What the task requires
Give back only the lines in the records below from the one with "low, high = corners(shell)" to the one with "CAD_LOW, CAD_HIGH = object_bounds()", both inclusive, word for word.

--- start of Dataset ---

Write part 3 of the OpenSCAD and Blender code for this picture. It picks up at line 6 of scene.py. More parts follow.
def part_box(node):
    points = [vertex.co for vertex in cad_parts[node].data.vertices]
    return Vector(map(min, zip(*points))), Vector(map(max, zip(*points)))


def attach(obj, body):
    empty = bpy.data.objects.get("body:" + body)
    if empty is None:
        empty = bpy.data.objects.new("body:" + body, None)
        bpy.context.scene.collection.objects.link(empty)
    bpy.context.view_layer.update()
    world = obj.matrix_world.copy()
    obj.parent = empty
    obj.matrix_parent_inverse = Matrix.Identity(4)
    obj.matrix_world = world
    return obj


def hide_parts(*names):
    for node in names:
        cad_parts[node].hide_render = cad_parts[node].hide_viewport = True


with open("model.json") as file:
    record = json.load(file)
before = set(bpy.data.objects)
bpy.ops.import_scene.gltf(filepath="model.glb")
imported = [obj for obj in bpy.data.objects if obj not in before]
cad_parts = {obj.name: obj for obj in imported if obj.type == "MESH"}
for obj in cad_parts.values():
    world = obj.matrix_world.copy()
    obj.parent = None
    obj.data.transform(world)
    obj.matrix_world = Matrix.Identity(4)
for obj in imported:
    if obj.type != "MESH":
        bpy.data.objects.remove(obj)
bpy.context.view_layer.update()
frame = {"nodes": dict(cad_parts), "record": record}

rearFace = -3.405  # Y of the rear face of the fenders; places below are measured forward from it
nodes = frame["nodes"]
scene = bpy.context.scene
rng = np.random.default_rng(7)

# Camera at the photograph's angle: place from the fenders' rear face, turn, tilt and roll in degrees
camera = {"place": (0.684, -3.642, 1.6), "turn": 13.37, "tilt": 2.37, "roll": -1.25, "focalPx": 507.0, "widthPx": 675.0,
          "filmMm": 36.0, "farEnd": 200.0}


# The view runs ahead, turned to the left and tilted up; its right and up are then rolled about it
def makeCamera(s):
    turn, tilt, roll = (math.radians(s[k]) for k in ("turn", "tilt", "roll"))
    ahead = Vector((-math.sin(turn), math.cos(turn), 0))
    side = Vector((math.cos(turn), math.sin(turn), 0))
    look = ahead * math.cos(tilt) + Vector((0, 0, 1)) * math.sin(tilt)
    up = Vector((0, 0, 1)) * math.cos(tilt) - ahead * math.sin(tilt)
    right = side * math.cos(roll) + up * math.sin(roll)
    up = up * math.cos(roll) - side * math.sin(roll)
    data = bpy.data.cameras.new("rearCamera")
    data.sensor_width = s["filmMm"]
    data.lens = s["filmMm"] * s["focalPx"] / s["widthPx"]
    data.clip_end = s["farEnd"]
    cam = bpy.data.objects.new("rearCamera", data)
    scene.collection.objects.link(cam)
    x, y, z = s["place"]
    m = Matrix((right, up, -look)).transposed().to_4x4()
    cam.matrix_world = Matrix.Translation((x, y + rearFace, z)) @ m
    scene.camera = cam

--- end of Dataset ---
--- start of Dataset ---

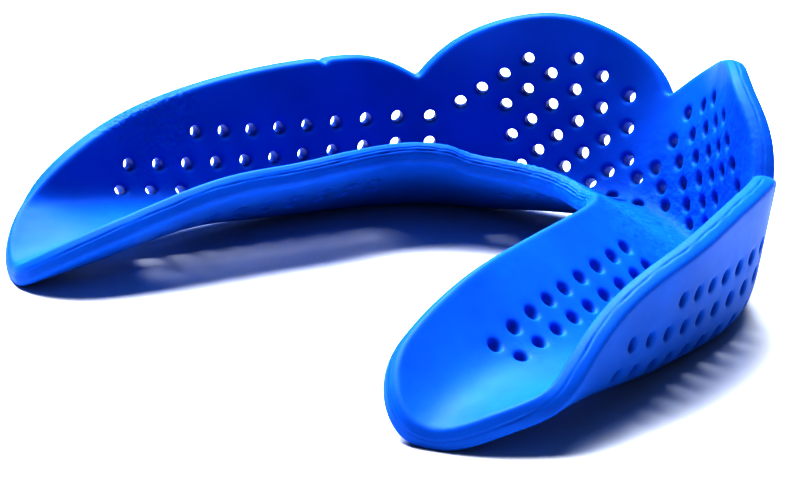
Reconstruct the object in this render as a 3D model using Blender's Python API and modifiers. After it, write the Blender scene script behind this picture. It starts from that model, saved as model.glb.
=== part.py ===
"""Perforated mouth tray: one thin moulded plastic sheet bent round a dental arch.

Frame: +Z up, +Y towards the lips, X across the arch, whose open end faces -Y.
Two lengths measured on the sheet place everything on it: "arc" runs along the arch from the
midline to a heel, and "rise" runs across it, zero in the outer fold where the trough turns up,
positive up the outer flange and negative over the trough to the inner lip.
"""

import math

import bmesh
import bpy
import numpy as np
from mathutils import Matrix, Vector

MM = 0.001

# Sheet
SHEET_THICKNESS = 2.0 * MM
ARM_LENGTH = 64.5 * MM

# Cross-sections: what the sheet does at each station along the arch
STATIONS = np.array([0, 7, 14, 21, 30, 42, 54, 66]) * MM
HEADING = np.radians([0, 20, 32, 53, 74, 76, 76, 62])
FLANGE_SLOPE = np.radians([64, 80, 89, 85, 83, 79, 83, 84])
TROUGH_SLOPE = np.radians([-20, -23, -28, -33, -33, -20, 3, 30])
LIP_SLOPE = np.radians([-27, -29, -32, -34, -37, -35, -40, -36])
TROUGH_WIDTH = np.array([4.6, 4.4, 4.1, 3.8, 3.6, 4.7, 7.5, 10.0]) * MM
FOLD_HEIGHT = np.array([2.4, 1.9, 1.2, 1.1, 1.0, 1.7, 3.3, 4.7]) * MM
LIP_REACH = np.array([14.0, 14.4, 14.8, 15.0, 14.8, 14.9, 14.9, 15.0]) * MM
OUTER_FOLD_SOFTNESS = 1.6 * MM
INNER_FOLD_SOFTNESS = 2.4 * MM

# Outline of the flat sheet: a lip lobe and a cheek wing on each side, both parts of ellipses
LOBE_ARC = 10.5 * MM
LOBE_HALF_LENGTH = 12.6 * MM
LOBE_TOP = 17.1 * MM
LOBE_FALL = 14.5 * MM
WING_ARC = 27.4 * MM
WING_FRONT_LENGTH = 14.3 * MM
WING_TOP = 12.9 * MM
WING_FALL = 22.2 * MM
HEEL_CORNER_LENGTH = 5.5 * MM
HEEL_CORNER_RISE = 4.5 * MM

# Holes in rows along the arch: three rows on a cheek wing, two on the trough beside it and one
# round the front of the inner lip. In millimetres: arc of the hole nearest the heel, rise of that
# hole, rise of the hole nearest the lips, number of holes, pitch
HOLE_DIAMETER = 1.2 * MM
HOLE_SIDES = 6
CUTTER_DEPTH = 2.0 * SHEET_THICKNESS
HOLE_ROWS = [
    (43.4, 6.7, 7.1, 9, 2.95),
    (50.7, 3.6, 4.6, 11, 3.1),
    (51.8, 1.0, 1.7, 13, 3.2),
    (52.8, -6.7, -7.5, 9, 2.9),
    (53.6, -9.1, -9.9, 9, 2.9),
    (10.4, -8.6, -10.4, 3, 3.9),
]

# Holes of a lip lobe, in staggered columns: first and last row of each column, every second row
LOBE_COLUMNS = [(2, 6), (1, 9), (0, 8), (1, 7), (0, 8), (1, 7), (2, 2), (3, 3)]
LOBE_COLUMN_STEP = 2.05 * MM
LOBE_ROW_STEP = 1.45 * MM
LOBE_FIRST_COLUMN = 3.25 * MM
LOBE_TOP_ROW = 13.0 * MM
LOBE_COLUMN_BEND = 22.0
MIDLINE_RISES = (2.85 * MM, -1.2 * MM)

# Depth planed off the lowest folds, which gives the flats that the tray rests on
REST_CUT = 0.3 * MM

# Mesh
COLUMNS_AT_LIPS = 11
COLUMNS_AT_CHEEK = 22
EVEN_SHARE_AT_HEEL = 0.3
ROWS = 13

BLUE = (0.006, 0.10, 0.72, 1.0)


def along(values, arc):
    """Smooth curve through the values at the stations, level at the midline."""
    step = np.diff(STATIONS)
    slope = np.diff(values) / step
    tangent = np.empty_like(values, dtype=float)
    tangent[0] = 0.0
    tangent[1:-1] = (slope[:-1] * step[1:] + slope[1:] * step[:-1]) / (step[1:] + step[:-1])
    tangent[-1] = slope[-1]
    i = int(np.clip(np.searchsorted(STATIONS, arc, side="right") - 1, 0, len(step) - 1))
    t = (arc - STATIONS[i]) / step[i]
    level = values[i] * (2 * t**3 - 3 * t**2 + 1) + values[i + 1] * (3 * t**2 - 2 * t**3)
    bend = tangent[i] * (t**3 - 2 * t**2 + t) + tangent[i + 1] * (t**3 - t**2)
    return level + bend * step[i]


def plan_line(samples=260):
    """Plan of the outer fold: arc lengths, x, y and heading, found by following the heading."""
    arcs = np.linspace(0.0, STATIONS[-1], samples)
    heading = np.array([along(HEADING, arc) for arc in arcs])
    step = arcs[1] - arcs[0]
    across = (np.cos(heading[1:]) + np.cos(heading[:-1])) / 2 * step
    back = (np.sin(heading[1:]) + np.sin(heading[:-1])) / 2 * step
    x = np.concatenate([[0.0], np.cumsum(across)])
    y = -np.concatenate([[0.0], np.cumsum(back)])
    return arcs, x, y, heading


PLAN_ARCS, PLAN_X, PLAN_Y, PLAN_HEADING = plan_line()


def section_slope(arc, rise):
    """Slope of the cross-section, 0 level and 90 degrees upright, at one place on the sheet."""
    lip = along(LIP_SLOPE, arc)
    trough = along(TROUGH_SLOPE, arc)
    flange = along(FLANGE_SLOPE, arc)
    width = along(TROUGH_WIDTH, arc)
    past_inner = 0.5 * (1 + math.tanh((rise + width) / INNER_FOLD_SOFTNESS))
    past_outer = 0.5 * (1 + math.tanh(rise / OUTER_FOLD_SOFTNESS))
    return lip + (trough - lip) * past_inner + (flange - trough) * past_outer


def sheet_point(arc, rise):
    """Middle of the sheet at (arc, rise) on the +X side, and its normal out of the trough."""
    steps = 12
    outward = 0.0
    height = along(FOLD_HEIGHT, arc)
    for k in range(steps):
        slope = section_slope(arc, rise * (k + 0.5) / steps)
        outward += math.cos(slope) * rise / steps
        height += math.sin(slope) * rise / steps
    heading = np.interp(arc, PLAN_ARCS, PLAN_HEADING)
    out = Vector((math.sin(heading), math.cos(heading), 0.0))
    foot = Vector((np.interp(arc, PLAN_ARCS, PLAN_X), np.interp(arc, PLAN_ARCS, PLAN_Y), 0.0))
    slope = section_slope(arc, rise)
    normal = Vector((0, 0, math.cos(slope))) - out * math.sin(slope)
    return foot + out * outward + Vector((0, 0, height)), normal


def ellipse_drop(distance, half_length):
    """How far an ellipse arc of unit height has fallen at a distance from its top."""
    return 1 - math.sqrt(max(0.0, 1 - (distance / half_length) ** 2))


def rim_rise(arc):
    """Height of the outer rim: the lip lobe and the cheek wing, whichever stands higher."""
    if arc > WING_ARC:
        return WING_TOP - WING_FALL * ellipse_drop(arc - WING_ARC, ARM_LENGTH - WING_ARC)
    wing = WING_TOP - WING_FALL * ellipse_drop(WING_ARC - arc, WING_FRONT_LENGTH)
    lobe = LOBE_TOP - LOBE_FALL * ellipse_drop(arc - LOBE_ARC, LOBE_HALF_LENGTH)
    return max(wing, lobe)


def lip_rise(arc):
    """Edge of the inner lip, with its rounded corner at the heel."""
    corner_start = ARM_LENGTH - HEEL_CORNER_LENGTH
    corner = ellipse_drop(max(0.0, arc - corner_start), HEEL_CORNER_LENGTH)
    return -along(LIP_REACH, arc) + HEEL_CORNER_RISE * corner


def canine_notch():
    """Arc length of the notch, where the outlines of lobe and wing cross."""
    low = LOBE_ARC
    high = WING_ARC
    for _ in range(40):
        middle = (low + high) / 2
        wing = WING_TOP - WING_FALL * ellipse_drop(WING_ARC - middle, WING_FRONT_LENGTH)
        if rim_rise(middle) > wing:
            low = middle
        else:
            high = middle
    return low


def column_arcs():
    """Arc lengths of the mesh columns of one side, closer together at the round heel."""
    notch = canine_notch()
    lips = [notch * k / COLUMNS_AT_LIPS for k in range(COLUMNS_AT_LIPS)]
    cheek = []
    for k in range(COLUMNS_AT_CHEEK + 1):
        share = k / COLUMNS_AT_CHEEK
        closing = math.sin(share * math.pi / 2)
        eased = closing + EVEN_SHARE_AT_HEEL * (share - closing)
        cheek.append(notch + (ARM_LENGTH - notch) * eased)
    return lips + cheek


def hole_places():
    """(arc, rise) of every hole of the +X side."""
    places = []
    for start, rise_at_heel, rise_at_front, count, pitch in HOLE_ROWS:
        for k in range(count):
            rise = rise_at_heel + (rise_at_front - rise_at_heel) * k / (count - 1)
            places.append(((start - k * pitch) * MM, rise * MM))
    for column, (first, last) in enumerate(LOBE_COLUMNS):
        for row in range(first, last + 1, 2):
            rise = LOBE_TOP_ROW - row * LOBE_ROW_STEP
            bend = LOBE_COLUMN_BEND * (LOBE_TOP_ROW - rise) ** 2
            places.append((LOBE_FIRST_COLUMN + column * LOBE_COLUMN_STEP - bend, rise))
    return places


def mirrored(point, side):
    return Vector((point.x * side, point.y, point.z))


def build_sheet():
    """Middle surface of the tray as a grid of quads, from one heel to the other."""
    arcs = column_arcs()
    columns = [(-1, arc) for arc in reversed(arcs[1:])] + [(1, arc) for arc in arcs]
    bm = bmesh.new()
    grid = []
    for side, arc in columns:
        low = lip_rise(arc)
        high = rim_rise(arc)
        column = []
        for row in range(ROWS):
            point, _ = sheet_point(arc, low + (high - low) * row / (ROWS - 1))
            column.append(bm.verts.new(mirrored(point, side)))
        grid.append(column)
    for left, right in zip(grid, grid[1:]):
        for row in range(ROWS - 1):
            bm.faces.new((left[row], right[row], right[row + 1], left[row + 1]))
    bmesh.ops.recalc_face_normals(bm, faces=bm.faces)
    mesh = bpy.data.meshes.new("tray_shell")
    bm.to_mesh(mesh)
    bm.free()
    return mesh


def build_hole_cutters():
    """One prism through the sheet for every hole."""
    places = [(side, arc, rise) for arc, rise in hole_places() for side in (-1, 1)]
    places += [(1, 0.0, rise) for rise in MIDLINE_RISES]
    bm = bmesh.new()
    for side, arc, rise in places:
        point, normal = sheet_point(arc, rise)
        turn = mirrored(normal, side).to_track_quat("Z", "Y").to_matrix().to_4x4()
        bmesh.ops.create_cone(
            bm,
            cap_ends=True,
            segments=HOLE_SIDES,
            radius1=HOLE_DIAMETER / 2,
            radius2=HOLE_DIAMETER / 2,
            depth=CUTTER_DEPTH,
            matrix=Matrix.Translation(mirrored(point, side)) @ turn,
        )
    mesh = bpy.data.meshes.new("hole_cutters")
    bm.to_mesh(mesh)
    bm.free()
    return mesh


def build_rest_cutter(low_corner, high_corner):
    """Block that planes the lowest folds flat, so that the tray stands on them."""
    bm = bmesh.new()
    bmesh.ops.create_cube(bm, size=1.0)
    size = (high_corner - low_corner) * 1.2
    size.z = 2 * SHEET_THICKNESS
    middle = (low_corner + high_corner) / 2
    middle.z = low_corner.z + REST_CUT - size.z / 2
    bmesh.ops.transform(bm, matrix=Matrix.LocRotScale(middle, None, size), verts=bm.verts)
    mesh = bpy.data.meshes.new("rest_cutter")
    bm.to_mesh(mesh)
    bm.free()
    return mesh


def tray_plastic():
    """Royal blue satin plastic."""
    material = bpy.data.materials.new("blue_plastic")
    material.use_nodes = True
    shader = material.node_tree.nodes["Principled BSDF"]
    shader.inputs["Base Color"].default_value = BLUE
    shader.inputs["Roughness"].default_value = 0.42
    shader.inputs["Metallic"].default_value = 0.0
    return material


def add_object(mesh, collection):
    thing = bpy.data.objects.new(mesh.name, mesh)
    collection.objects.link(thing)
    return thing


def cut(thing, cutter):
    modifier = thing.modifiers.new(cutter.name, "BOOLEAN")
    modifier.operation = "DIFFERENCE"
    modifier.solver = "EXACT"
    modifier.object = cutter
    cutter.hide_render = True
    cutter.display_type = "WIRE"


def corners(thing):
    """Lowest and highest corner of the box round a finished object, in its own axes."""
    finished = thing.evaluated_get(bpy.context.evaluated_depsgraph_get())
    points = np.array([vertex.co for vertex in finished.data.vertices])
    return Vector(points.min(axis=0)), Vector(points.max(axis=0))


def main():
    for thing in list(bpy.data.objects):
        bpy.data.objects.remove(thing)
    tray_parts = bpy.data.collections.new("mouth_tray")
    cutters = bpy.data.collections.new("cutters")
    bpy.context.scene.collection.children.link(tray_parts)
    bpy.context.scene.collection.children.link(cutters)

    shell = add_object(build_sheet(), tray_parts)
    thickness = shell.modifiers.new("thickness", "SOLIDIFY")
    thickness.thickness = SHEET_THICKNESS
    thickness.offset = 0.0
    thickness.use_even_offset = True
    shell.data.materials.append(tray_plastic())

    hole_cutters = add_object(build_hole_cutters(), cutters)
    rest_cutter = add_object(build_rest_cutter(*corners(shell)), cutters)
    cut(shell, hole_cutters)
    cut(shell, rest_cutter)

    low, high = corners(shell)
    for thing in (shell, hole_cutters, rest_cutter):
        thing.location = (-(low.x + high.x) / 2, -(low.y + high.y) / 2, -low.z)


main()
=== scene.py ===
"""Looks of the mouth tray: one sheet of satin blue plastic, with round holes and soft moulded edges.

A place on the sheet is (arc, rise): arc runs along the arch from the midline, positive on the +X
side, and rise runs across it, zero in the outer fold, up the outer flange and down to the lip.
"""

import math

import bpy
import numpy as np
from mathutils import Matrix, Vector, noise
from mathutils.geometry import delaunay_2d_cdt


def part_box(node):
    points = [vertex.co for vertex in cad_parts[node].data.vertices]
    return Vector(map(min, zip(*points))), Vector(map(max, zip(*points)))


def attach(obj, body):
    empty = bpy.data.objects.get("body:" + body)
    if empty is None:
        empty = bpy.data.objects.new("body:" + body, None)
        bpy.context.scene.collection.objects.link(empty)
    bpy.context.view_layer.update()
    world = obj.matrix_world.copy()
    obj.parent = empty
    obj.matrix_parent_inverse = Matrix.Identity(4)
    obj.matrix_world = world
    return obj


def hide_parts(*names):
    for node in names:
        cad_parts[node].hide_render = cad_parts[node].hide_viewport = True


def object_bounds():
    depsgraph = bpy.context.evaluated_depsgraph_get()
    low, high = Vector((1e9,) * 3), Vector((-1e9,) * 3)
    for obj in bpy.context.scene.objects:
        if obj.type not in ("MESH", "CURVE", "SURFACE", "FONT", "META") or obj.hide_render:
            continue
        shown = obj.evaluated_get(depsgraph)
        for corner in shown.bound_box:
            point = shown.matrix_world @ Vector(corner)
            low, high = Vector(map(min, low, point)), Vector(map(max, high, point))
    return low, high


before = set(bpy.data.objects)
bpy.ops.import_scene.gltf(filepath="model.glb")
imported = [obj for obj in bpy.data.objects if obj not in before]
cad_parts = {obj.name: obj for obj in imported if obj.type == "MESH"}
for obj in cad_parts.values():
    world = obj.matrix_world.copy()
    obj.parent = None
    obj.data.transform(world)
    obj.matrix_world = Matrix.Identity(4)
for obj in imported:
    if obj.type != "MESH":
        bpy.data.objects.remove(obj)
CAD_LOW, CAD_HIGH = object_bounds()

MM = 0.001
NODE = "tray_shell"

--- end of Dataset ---

Full solution
    low, high = corners(shell)
    for thing in (shell, hole_cutters, rest_cutter):
        thing.location = (-(low.x + high.x) / 2, -(low.y + high.y) / 2, -low.z)


main()
=== scene.py ===
"""Looks of the mouth tray: one sheet of satin blue plastic, with round holes and soft moulded edges.

A place on the sheet is (arc, rise): arc runs along the arch from the midline, positive on the +X
side, and rise runs across it, zero in the outer fold, up the outer flange and down to the lip.
"""

import math

import bpy
import numpy as np
from mathutils import Matrix, Vector, noise
from mathutils.geometry import delaunay_2d_cdt


def part_box(node):
    points = [vertex.co for vertex in cad_parts[node].data.vertices]
    return Vector(map(min, zip(*points))), Vector(map(max, zip(*points)))


def attach(obj, body):
    empty = bpy.data.objects.get("body:" + body)
    if empty is None:
        empty = bpy.data.objects.new("body:" + body, None)
        bpy.context.scene.collection.objects.link(empty)
    bpy.context.view_layer.update()
    world = obj.matrix_world.copy()
    obj.parent = empty
    obj.matrix_parent_inverse = Matrix.Identity(4)
    obj.matrix_world = world
    return obj


def hide_parts(*names):
    for node in names:
        cad_parts[node].hide_render = cad_parts[node].hide_viewport = True


def object_bounds():
    depsgraph = bpy.context.evaluated_depsgraph_get()
    low, high = Vector((1e9,) * 3), Vector((-1e9,) * 3)
    for obj in bpy.context.scene.objects:
        if obj.type not in ("MESH", "CURVE", "SURFACE", "FONT", "META") or obj.hide_render:
            continue
        shown = obj.evaluated_get(depsgraph)
        for corner in shown.bound_box:
            point = shown.matrix_world @ Vector(corner)
            low, high = Vector(map(min, low, point)), Vector(map(max, high, point))
    return low, high


before = set(bpy.data.objects)
bpy.ops.import_scene.gltf(filepath="model.glb")
imported = [obj for obj in bpy.data.objects if obj not in before]
cad_parts = {obj.name: obj for obj in imported if obj.type == "MESH"}
for obj in cad_parts.values():
    world = obj.matrix_world.copy()
    obj.parent = None
    obj.data.transform(world)
    obj.matrix_world = Matrix.Identity(4)
for obj in imported:
    if obj.type != "MESH":
        bpy.data.objects.remove(obj)
CAD_LOW, CAD_HIGH = object_bounds()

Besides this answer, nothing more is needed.